Beyond OCR: Structural Segmentation and Speaker Attribution in Historical Italian Parliamentary Debates
Proceedings of the ParlaCLARIN V Workshop on Interoperability, Multilinguality, and Multimodality in Parliamentary Corpora
Abstract
Historical parliamentary debates are essential for longitudinal political and linguistic research, yet much early material remains available only as scanned images. In the Italian context, proceedings from 1848–1996 lack large-scale, structurally annotated, machine-readable representations. This paper addresses the challenge of transforming historical Italian parliamentary debates into structured corpora by moving beyond plain Optical Character Recognition (OCR) toward functional block segmentation and speaker attribution. We present detailed annotation guidelines and a manually annotated dataset of 300 randomly sampled pages.
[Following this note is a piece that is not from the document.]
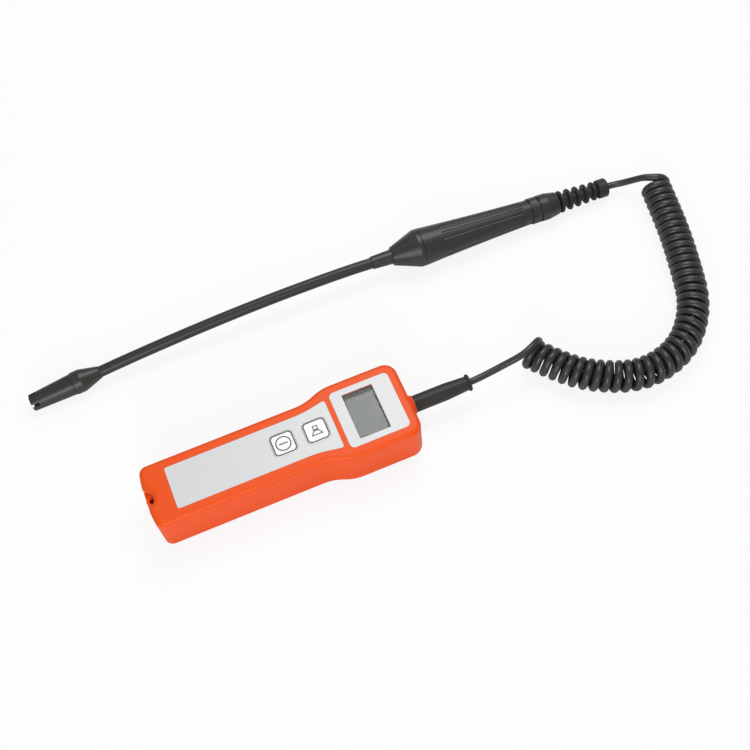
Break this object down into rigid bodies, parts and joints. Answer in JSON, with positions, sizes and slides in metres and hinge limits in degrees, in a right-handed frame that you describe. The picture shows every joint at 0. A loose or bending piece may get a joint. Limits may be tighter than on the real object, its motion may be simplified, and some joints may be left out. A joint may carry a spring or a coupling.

Two approaches are compared: (i) direct multimodal Large Language Model (LLM) annotation and (ii) a modular pipeline combining OCR with LLM-based structural reconstruction under zero-shot and few-shot prompting. Evaluation on a held-out test set shows that separating transcription from structural reasoning improves performance, with few-shot prompting yielding the most reliable results. The study demonstrates the feasibility of integrating LLM-based reasoning into historical parliamentary digitisation workflows.